Impact sur la santé animale
Une eau de mauvaise qualité a aussi des impacts sur la santé des troupeaux. Une eau contaminée entraîne une réduction de la croissance, des troubles de reproduction et une baisse de productivité. Le vétérinaire Gaston Rioux du Centre d’expertise en production ovine a contribué à l’étude.
« Nous, c’est la première chose qu’on a à vérifier. Comme vétérinaire, on peut intervenir en cas de maladie. Mais, la base d’une bonne santé animale, ce sont l’eau et l’alimentation. »

Monsieur Rioux souligne que c’est un facteur négligé par les éleveurs.
« L’eau contaminée peut rendre les animaux malades. Mais aussi, quand elle sent mauvais, qu’elle est polluée, ça va repousser les animaux et faire baisser la consommation. Donc, ça va avoir des impacts majeurs sur la santé des troupeaux. »

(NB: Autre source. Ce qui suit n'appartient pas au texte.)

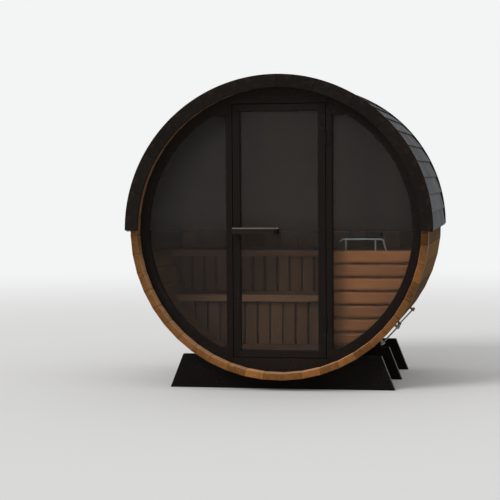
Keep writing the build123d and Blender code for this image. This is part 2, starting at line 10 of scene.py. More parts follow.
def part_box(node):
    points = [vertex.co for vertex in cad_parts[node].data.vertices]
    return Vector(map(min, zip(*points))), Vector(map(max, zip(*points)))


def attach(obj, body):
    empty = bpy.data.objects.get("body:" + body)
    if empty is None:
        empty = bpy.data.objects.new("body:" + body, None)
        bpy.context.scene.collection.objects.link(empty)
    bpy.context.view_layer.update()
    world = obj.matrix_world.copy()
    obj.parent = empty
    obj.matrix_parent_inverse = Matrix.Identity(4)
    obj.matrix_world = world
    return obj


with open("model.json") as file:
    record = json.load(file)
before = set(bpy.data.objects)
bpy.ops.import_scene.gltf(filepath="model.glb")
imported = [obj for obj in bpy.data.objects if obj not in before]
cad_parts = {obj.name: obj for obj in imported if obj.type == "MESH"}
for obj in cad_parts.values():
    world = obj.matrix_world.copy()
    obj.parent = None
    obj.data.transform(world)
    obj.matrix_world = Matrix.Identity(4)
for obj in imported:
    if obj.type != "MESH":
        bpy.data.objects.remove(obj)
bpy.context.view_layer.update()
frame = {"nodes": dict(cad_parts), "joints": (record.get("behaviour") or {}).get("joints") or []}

# Metres and degrees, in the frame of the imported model: x to the right, y into the barrel, z up
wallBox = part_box("rear_wall")
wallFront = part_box("front_posts")[0].y
barrel = {
    "axisHeight": (wallBox[0].z + wallBox[1].z) / 2,
    "staveInner": 0.975,
    "staveAngle": 7.5,
    "firstJoint": -95.6,
}
softEdge = {"affect": "EDGES", "profile": 0.5, "material": -1, "clamp_overlap": True}
nearTop = 0.9        # share of a thin shape's height above which its faces and edges count as the top


# Helpers for shader trees
def put(tree, kind, **settings):
    node = tree.nodes.new("ShaderNode" + kind)
    for key, value in settings.items():
        setattr(node, key, value)
    return node


def feed(tree, socket, value):
    if isinstance(value, bpy.types.NodeSocket):
        tree.links.new(value, socket)
    else:
        socket.default_value = value


def feedAll(tree, sockets, values):
    for socket, value in zip(sockets, values):
        feed(tree, socket, value)


def calc(tree, operation, *values, clamp=False):
    node = put(tree, "Math", operation=operation, use_clamp=clamp)
    feedAll(tree, node.inputs, values)
    return node.outputs[0]


def product(tree, first, *others):
    for value in others:
        first = calc(tree, "MULTIPLY", first, value)
    return first


def vectorCalc(tree, operation, *values):
    node = put(tree, "VectorMath", operation=operation)
    feedAll(tree, node.inputs, values)
    return node.outputs["Value" if operation in ("LENGTH", "DOT_PRODUCT") else "Vector"]


def scaleBy(tree, vector, factor):
    node = put(tree, "VectorMath", operation="SCALE")
    feed(tree, node.inputs[0], vector)
    feed(tree, node.inputs["Scale"], factor)
    return node.outputs["Vector"]


def joinAxes(tree, x=0.0, y=0.0, z=0.0):
    node = put(tree, "CombineXYZ")
    feedAll(tree, node.inputs, (x, y, z))
    return node.outputs[0]


def splitAxes(tree, vector):
    node = put(tree, "SeparateXYZ")
    feed(tree, node.inputs[0], vector)
    return node.outputs[0], node.outputs[1], node.outputs[2]


# Settings of four numbers are the low and high end of a value, and what they turn into
def remap(tree, value, low, high, newLow=0.0, newHigh=1.0, smooth=False):
    node = put(tree, "MapRange", interpolation_type="SMOOTHSTEP" if smooth else "LINEAR")
    labels = ("Value", "From Min", "From Max", "To Min", "To Max")
    feedAll(tree, [node.inputs[label] for label in labels], (value, low, high, newLow, newHigh))
    return node.outputs["Result"]


def noise(tree, vector, scale, detail=2.0, roughness=0.5):
    node = put(tree, "TexNoise")
    labels = ("Vector", "Scale", "Detail", "Roughness")
    feedAll(tree, [node.inputs[label] for label in labels], (vector, scale, detail, roughness))
    return node.outputs["Fac"]


def whiteNoise(tree, value):
    node = put(tree, "TexWhiteNoise", noise_dimensions="1D")
    feed(tree, node.inputs["W"], value)
    return node.outputs["Value"]


def cells(tree, vector, scale):
    node = put(tree, "TexVoronoi", feature="F1")
    feed(tree, node.inputs["Vector"], vector)
    feed(tree, node.inputs["Scale"], scale)
    return node.outputs


def mixColour(tree, factor, first, second):
    node = put(tree, "Mix", data_type="RGBA", clamp_factor=True)
    feed(tree, node.inputs[0], factor)
    for socket, value in zip(node.inputs[6:8], (first, second)):        # the two colour sockets
        feed(tree, socket, (*value, 1.0) if isinstance(value, tuple) and len(value) == 3 else value)
    return node.outputs[2]


def bump(tree, height, strength, distance, normal=None):
    node = put(tree, "Bump")
    feed(tree, node.inputs["Strength"], strength)
    feed(tree, node.inputs["Distance"], distance)
    feed(tree, node.inputs["Height"], height)
    if normal is not None:
        feed(tree, node.inputs["Normal"], normal)
    return node.outputs[0]


def startGroup(name, inputs, outputs):
    group = bpy.data.node_groups.new(name, "ShaderNodeTree")
    for label, kind, value in inputs:
        socket = group.interface.new_socket(label, in_out="INPUT", socket_type="NodeSocket" + kind)
        if kind == "Float":
            socket.default_value = value
    for label in outputs:
        group.interface.new_socket(label, in_out="OUTPUT", socket_type="NodeSocketFloat")
    entry = group.nodes.new("NodeGroupInput").outputs
    leave = group.nodes.new("NodeGroupOutput").inputs
    return group, entry, leave


def useGroup(tree, group, **values):
    node = tree.nodes.new("ShaderNodeGroup")
    node.node_tree = group
    for label, value in values.items():
        feed(tree, node.inputs[label], value)
    return node.outputs


def startMaterial(name):
    material = bpy.data.materials.new(name)
    material.use_nodes = True
    tree = material.node_tree
    tree.nodes.clear()
    surface = put(tree, "BsdfPrincipled")
    end = put(tree, "OutputMaterial")
    tree.links.new(surface.outputs[0], end.inputs["Surface"])
    return material, tree, surface, put(tree, "TexCoord").outputs["Object"]


def facing(tree):
    return put(tree, "TexCoord").outputs["Normal"]


# Puts a mix of two shaders in place of the material's own
def endWithMix(tree, factor, first, second):
    blend = put(tree, "MixShader")
    feedAll(tree, blend.inputs, (factor, first, second))
    end = next(node for node in tree.nodes if node.type == "OUTPUT_MATERIAL")
    feed(tree, end.inputs["Surface"], blend.outputs[0])


# Rays that see the backdrop at full strength: the camera's, and those that gloss and glass send on
def seeingRays(tree):
    path = put(tree, "LightPath")
    seen = calc(tree, "MAXIMUM", path.outputs["Is Camera Ray"], path.outputs["Is Glossy Ray"])
    return calc(tree, "MAXIMUM", seen, path.outputs["Is Transmission Ray"])


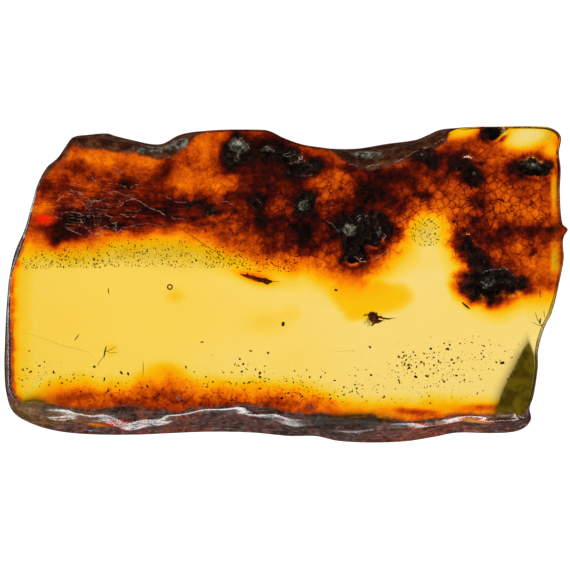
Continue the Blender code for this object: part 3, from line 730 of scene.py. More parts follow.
def outline_samples():
    """The outline as x, y and ledge, with even steps between its four corners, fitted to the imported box."""
    dense = smooth_closed(OUTLINE, SPAN_STEPS)
    rows = []
    for i, cells in enumerate((CELLS_ALONG, CELLS_ACROSS, CELLS_ALONG, CELLS_ACROSS)):
        first = CORNERS[i] * SPAN_STEPS
        last = CORNERS[(i + 1) % 4] * SPAN_STEPS
        run = dense[np.arange(first, last + 1 if last > first else last + len(dense) + 1) % len(dense)]
        along = np.concatenate([[0.0], np.cumsum(np.linalg.norm(np.diff(run[:, :2], axis=0), axis=1))])
        wanted = np.linspace(0.0, along[-1], cells + 1)[:-1]
        rows.append(np.stack([np.interp(wanted, along, run[:, k]) for k in range(3)], axis=1))
    samples = np.concatenate(rows)
    low, high = samples[:, :2].min(axis=0), samples[:, :2].max(axis=0)
    packed = (np.array(cad_box[1])[:2] - np.array(cad_box[0])[:2]) / MM
    samples[:, :2] = (samples[:, :2] - (low + high) / 2) * packed / (high - low)
    samples[:, 2] = np.maximum(samples[:, 2], LEAST_LEDGE)
    return samples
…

Une forte proportion des entreprises d’élevage ne font pas analyser leur eau. Pire encore, 80% des producteurs bovins et ovins n’ont jamais désinfecté leur puits. Les auteurs de l’étude soulignent que beaucoup de producteurs ne sont pas pleinement conscients de l’importance de contrôler la qualité de l’eau.
Pour eux, la surveillance du puits n’a pas la même importance que d’autres aspects de la gestion du bétail. L’étude recommande d’ailleurs au MAPAQ de développer des outils de diagnostic simples et économiques pour les producteurs agricoles et de les sensibiliser à ces enjeux.
Par ailleurs, l’outil de diagnostic développé par les consultants de JMP pour leur étude est public et disponible pour les agronomes qui voudraient l’utiliser. Les producteurs agricoles peuvent aussi demander une analyse de leur puits, même si l’étude est terminée.